Visualization for Everyday Decisions
Part a
Describe one type of spatial or temporal data set (loosely defined) that you encounter in a nonacademic context. What visual encodings are used? Does it implement any interactivity?
Example: Metro Transit System Map
Visual Encodings: - Geographic layout: The dataset is a map representing the bus transportation system in the city. Different transit lines are represented in different colors and their paths are represented as lines or paths connecting different stops. - Node Markers: Bus stops are often marked as nodes. - Icons or symbols: Special icons are used to represent the major transfer points and key landmarks.
Interactivity: - Zoom and Pan: Users can zoom in to see details of a specific area or zoom out to view the entire network. - Real time updates: The app allows users to see the current location and arrival times of different buses.
Part b
What questions does the visualization help you answer? How easily can you arrive at an accurate answer?
Questions Answered: - Route Planning: Users can plan their journeys by identifying the optimal routes and connections. - Accessibility: A city’s accessibility can be evaluated by observing the density of transit stations. - Real time information: Determining the current status and arrival times of different buses for time-sensitive travel decisions.

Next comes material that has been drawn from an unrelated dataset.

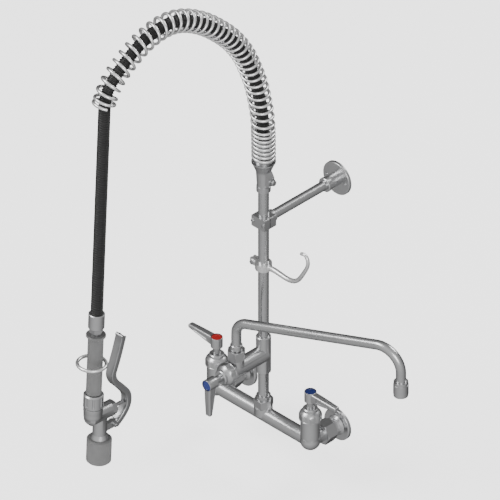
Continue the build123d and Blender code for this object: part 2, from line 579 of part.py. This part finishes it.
def spring_seat():
    """The fitting on the riser's top that carries the spring, with its set bolt and the hose's coupling."""
    body = turned((0, SEAT_RING_FROM), (SEAT_RING_R, SEAT_RING_FROM), (SEAT_RING_R, SEAT_RING_TO),
                  (SEAT_BODY_R - 1.6, SEAT_RING_TO), (SEAT_BODY_R, SEAT_CONE_FROM), (SPRING_R - 1, SEAT_CONE_TO),
                  (SPRING_R, SEAT_CONE_TO + 1), (SPRING_R, SPRING_FROM), (SPIGOT_R, SPRING_FROM),
                  (SPIGOT_R, SEAT_TOP), (0, SEAT_TOP))
    rib = Plane.XZ * make_face(Polyline(*SEAT_RIB, close=True))
    body += extrude(rib, SEAT_RIB_HALF, both=True)
    along = Pos(0, 0, SEAT_BOLT_Z) * Rot(0, 90, 0)
    body -= rod(RISER_R, SEAT_RING_FROM, SEAT_TOP) + along * rod(SEAT_BOLT_R, 0, SEAT_RIB_END + 0.5)
    nodes["spring_seat"] = RISER * body
    washer_to = SEAT_RIB_END + SEAT_WASHER
    bolt = rod(SEAT_BOLT_R, RISER_R, washer_to)
    bolt += hexagon(SEAT_BOLT_CORNERS, washer_to, washer_to + SEAT_BOLT_HEAD)
    washer = pipe(SEAT_WASHER_R, SEAT_BOLT_R, SEAT_RIB_END, washer_to)
    bolts = [RISER * along * bolt, RISER * along * washer]
    coupling = hexagon(COUPLING_CORNERS, COUPLING_FROM, COUPLING_HEX_TO) + rod(
        COUPLING_R, COUPLING_HEX_TO, COUPLING_TO)
    coupling -= rod(HOSE_R, HOSE_FROM, COUPLING_TO) + rod(RISER_R, COUPLING_FROM, RISER_TOP)
    coupling -= rod(BARB_BORE_R, COUPLING_FROM, HOSE_FROM)
    coupling += pipe(BARB_R, BARB_BORE_R, HOSE_FROM - 1, COUPLING_TO - 3)
    nodes["hose_coupling"] = RISER * coupling
    return bolts


def spring():
    """The overhead spring: one wire wound round the hose's route, close at its foot and open along the arch."""
    low = SPRING_FROM + WIRE_R + 0.6
    route, _ = rounded_route([(0, 0, low)] + [(0, -out, height) for out, height in ARCH])
    stops = [0.0]
    while stops[-1] < route.length:
        near_end = stops[-1] < CLOSE_LENGTH or route.length - stops[-1] < CLOSED_END
        stops.append(stops[-1] + (CLOSE_PITCH if near_end else OPEN_PITCH))
    share = 1 / stops[-1]
    steps = 8
    coil_r = (SPRING_R - WIRE_R) / math.cos(math.pi / steps)
    points = []
    for turn in range((len(stops) - 1) * steps + 1):
        whole, part = divmod(turn, steps)
        start, end = stops[whole], stops[min(whole + 1, len(stops) - 1)]
        at = min((start + (end - start) * part / steps) * share, 1)
        ahead = route % at
        angle = -2 * math.pi * part / steps
        across = Vector(0, -ahead.Z, ahead.Y) * math.cos(angle) + Vector(1, 0, 0) * math.sin(angle)
        points.append((route @ at) + across * coil_r)
    wire, _ = rounded_route(points)
    nodes["overhead_spring"] = RISER * swept(wire, WIRE_R)


def hose():
    """The hose in two lengths: through the spring, and hanging from its end with the spray valve."""
    route, radii = rounded_route([(0, 0, HOSE_FROM)] + [(0, -out, height) for out, height in ARCH])
    arch = swept(route, HOSE_R) - swept(route, HOSE_BORE_R)
    arch -= Pos(0, -ARCH[-1][0], ARCH[-1][1]) * Sphere(PIVOT_BALL_R + FREE)
    nodes["hose_arch"] = RISER * arch
    end = HANG + FERRULE - FERRULE_FLOOR
    drop = Sphere(PIVOT_BALL_R) + rod(HOSE_R, -end, -PIVOT_DROP) - rod(HOSE_BORE_R, -end, PIVOT_BALL_R)
    nodes["hose_drop"] = SPRING_END * Rot(-HANG_LEAN, 0, 0) * drop
    section = math.pi * HOSE_R ** 2
    print("hose arch radii", [round(r) for r in radii])
    print("hose arch length", round(route.length, 1), "volume ratio",
          round(swept(route, HOSE_R).volume / (section * route.length), 4), "drop length", round(end, 1))


def grip_and_fittings():
    """The hose's lower end fitting, the grip over the valve's shank, and the nut below it."""
    ferrule = turned((0, -FERRULE), (FERRULE_R - 1, -FERRULE), (FERRULE_R, -FERRULE + 1), (FERRULE_R, -1),
                     (FERRULE_R - 1, 0), (0, 0))
    ferrule -= rod(HOSE_R, -FERRULE + FERRULE_FLOOR, 0) + rod(BARB_BORE_R, -FERRULE, 0)
    ferrule += pipe(BARB_R, BARB_BORE_R, -FERRULE + 1, -6)
    nodes["hose_ferrule"] = SPRAY * ferrule
    swivel_to = FERRULE + SWIVEL
    swivel = hexagon(SWIVEL_CORNERS, -swivel_to, -FERRULE) - rod(CORE_BORE_R, -swivel_to, 0)
    nodes["swivel_nut"] = SPRAY * swivel
    grip = turned((CORE_R, -GRIP_TO), (GRIP_R - 1, -GRIP_TO), (GRIP_R, -GRIP_TO + 2), (GRIP_R, -GRIP_FROM - 3),
                  (GRIP_RING_R - 0.5, -GRIP_FROM), (GRIP_RING_R, -GRIP_FROM + 0.6),
                  (GRIP_RING_R, -GRIP_FROM + GRIP_RING - 0.8), (GRIP_RING_R - 0.8, -GRIP_FROM + GRIP_RING),
                  (CORE_R, -GRIP_FROM + GRIP_RING))
    nodes["grip"] = SPRAY * grip
    nut = turned((CORE_R, -LOWER_NUT_TO), (LOWER_NUT_R - 1.5, -LOWER_NUT_TO), (LOWER_NUT_R, -LOWER_NUT_TO + 1.5),
                 (LOWER_NUT_R, -GRIP_TO - 2), (LOWER_NUT_R - 2, -GRIP_TO), (CORE_R, -GRIP_TO))
    grooves = PolarLocations(LOWER_NUT_R + 1.2, LOWER_NUT_GROOVES) * rod(
        LOWER_NUT_GROOVE_R, -LOWER_NUT_TO + 5, -GRIP_TO - 3)
    nodes["lower_nut"] = SPRAY * (nut - grooves)


def spray_body():
    """The spray valve's casting: shank, valve chamber, outlet neck and the ear that the lever turns on."""
    swivel_to = FERRULE + SWIVEL
    body = rod(CORE_R, -VALVE_DOWN, -swivel_to)
    body += turned((0, -CUP_TO), (7, -CUP_TO), (12, -CUP_TO + 3.5), (14.6, -CUP_TO + 9), (15, -LOWER_NUT_TO - 8),
                   (LOWER_NUT_R - 0.6, -LOWER_NUT_TO - 7), (LOWER_NUT_R - 0.6, -LOWER_NUT_TO), (0, -LOWER_NUT_TO))
    to_front = Pos(0, 0, -VALVE_DOWN) * TO_WALL
    back = -VALVE_BACK + 2
    body += to_front * turned((0, back), (VALVE_R - 5, back), (VALVE_R, back + 5), (VALVE_R, VALVE_FRONT),
                              (0, VALVE_FRONT))
    at_outlet = Pos(0, OUTLET_Y, 0)
    body += at_outlet * rod(OUTLET_R, -CONE_FROM, -VALVE_DOWN)
    ear_middle = (OUTLET_Y + PIVOT_Y) / 2
    body += Pos(0, ear_middle, -PIVOT_DOWN) * Box(EAR_THICK, PIVOT_Y - OUTLET_Y, 2 * EAR_R)
    across = Pos(0, PIVOT_Y, -PIVOT_DOWN) * Rot(0, 90, 0)
    body += across * rod(EAR_R, -EAR_THICK / 2, EAR_THICK / 2)
    body -= across * rod(PIVOT_PIN_R + RUN, -EAR_THICK, EAR_THICK)
    body -= rod(CORE_BORE_R, -VALVE_DOWN, -swivel_to)
    body -= to_front * rod(VALVE_BORE_R, -VALVE_BACK + 5, VALVE_FRONT)
    body -= at_outlet * rod(OUTLET_BORE_R, -CONE_FROM, -VALVE_DOWN)
    nodes["spray_body"] = SPRAY * body


def spray_inside():
    """The spray valve's seat, spring, stem and bonnet, along its own axis towards the lever."""
    seat_from = SPRAY_DISC_TO + FREE
    seat = pipe(VALVE_BORE_R, SPRAY_STEM_R + 1.5, seat_from, seat_from + SPRAY_SEAT)
    nodes["spray_seat"] = SPRAY_VALVE * seat
    face = (LEVER_LINE[6][0] + LEVER_LINE[7][0] - LEVER_THICK) / 2 - FREE
    stem_body = rod(SPRAY_STEM_R, SPRAY_DISC_TO, face - SPRAY_STEM_R) + rod(
        SPRAY_DISC_R, SPRAY_DISC_FROM, SPRAY_DISC_TO)
    nodes["spray_stem"] = SPRAY_VALVE * (stem_body + Pos(0, 0, face - SPRAY_STEM_R) * Sphere(SPRAY_STEM_R))
    end = VALVE_FRONT + SPRAY_BONNET
    bonnet_body = hexagon(SPRAY_BONNET_CORNERS, VALVE_FRONT, end)
    bonnet_body += rod(VALVE_BORE_R, VALVE_FRONT - 8, VALVE_FRONT)
    nodes["spray_bonnet"] = SPRAY_VALVE * (bonnet_body - rod(SPRAY_STEM_R + RUN, VALVE_FRONT - 8, end))
    low, high = -VALVE_BACK + 5.6, SPRAY_DISC_FROM - 0.6
    coil = Helix((high - low) / RETURN_TURNS, high - low, RETURN_R, center=(0, 0, low))
    nodes["return_spring"] = SPRAY_VALVE * swept(coil, RETURN_WIRE_R)


def spray_head():
    """The spray head: cone, perforated face and rubber bumper."""
    wall_r = SPRAY_CUP_R - SPRAY_WALL
    shoulder = [(SPRAY_CUP_R, -BUMPER_FROM - 3), (CONE_R, -BUMPER_FROM - 1.5), (CONE_R, -BUMPER_FROM)]
    head = turned((0, -FACE_FROM), (SPRAY_CUP_R, -FACE_FROM), *shoulder, (OUTLET_R, -CONE_FROM),
                  (0, -CONE_FROM))
    head -= turned((0, -FACE_FROM), (wall_r, -FACE_FROM), (wall_r, -BUMPER_FROM - 4),
                   (OUTLET_BORE_R, -CONE_FROM - 3), (OUTLET_BORE_R, -CONE_FROM), (0, -CONE_FROM))
    nodes["spray_head"] = OUTLET * head
    face = rod(SPRAY_CUP_R, -FACE_TO, -FACE_FROM)
    for radius, count in FACE_HOLE_RINGS:
        face -= PolarLocations(radius, count) * rod(FACE_HOLE_R, -FACE_TO, -FACE_FROM)
    nodes["spray_face"] = OUTLET * face
    edge_r = BUMPER_R - BUMPER_BEVEL
    bumper = turned((SPRAY_CUP_R, -BUMPER_TO), (edge_r, -BUMPER_TO), (BUMPER_R, -BUMPER_TO + BUMPER_BEVEL),
                    (BUMPER_R, -BUMPER_FROM - BUMPER_BEVEL), (edge_r, -BUMPER_FROM), *reversed(shoulder))
    nodes["spray_bumper"] = OUTLET * bumper


def squeeze_lever():
    """The lever in front of the grip, its pivot pin, and the loose ring that holds it down."""
    path, _ = rounded_route([(0, y, -down) for y, down in LEVER_LINE])
    start = Plane(origin=path @ 0, x_dir=(1, 0, 0), z_dir=path % 0)
    outline = Pos(0, (LEVER_THICK - LEVER_DEPTH) / 2) * RectangleRounded(LEVER_WIDTH, LEVER_DEPTH, 1.6)
    trough = Pos(0, -LEVER_DEPTH) * Rectangle(LEVER_WIDTH - 2 * LEVER_FLANGE, 2 * LEVER_DEPTH - LEVER_THICK)
    blade = sweep(start * (outline - trough), path=path)
    across = Pos(0, PIVOT_Y, -PIVOT_DOWN) * Rot(0, 90, 0)
    blade += across * rod(LEVER_THICK, -LEVER_WIDTH / 2, LEVER_WIDTH / 2)
    slot = EAR_THICK / 2 + FREE
    blade -= across * (rod(EAR_R + 2, -slot, slot) + rod(PIVOT_PIN_R, -LEVER_WIDTH, LEVER_WIDTH))
    tip = Pos(0, LEVER_LINE[0][0], -LEVER_LINE[0][1]) * Rot(0, 90, 0)
    nodes["spray_lever"] = SPRAY * (blade + tip * rod(LEVER_THICK / 2 + 0.6, -LEVER_WIDTH / 2, LEVER_WIDTH / 2))
    pin = bevelled(rod(PIVOT_PIN_R, -LEVER_WIDTH / 2 - 1.2, LEVER_WIDTH / 2 + 1.2), 0.5)
    nodes["lever_pin"] = SPRAY * across * pin
    nodes["hold_down_ring"] = SPRAY * Pos(0, -HOLD_RING_BACK, -HOLD_RING_DOWN) * Torus(HOLD_RING_R, HOLD_WIRE_R)


for make in (base, valves, riser, addon_faucet, nozzle, wall_bracket, spring, hose, grip_and_fittings,
             spray_body, spray_inside, spray_head, squeeze_lever):
    make()
nodes["clamp_bolts"] = Compound(children=finger_hook() + spring_seat())

os.makedirs("parts", exist_ok=True)
for name, solid in nodes.items():
    export_step(solid, os.path.join("parts", name + ".step"))
print(len(nodes), "nodes")
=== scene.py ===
import bmesh
import bpy
import json
import math
from mathutils import Matrix, Vector

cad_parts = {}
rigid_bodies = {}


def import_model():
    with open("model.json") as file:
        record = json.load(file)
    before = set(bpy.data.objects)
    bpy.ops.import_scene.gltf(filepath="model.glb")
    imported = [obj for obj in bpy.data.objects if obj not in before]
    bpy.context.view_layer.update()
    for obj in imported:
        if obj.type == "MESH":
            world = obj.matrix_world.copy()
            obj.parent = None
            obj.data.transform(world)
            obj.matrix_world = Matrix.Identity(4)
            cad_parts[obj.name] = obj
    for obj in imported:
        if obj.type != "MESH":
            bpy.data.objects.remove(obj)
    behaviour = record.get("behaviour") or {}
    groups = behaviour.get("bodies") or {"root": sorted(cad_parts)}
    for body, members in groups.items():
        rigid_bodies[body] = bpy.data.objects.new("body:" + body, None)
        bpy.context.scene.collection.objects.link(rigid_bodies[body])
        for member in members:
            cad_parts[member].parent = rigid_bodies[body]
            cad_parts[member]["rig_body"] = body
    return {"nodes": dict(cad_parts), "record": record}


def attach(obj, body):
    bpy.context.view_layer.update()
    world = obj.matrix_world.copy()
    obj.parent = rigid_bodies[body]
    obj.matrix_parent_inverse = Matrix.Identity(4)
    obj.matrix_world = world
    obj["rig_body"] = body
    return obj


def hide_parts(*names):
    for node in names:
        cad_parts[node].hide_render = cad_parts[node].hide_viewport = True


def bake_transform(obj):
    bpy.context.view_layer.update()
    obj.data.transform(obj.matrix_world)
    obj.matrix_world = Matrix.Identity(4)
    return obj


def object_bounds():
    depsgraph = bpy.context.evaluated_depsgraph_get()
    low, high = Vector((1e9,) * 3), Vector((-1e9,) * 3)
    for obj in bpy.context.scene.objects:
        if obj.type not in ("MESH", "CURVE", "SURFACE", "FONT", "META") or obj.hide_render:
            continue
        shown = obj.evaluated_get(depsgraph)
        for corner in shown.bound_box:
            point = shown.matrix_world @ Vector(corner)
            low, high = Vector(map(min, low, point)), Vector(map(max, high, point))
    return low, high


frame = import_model()
cad_box = [list(corner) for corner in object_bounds()]
mm = 0.001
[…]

The representation can be effectively used for route planning and understanding the overall structure of the public transportation system. However, interpreting real-time information might require additional tools.
Part c
In the spirit of the re-imagined parking sign project, propose an alternative representation of these data (or an alternative way of interacting with the same representation). Why did you propose the design that you did? What advantages do you think it has?
Design proposal-
Interactive Parking Restrictions Interface: - Instead of a static map, an interactive interface can be used that display daily parking restrictions. - An additional feature can be included where users can check the restrictions for a different day, enhancing the overall user experience.
Advantages: - The interactive nature of the interface ensures clarity by presenting only the pertinent parking information for the selected day, reducing confusion and improving user understanding. - The interactive interface can be customized for special occasions with unique parking regulations. Users can be alerted with messages ensuring they are well-informed ahead of time.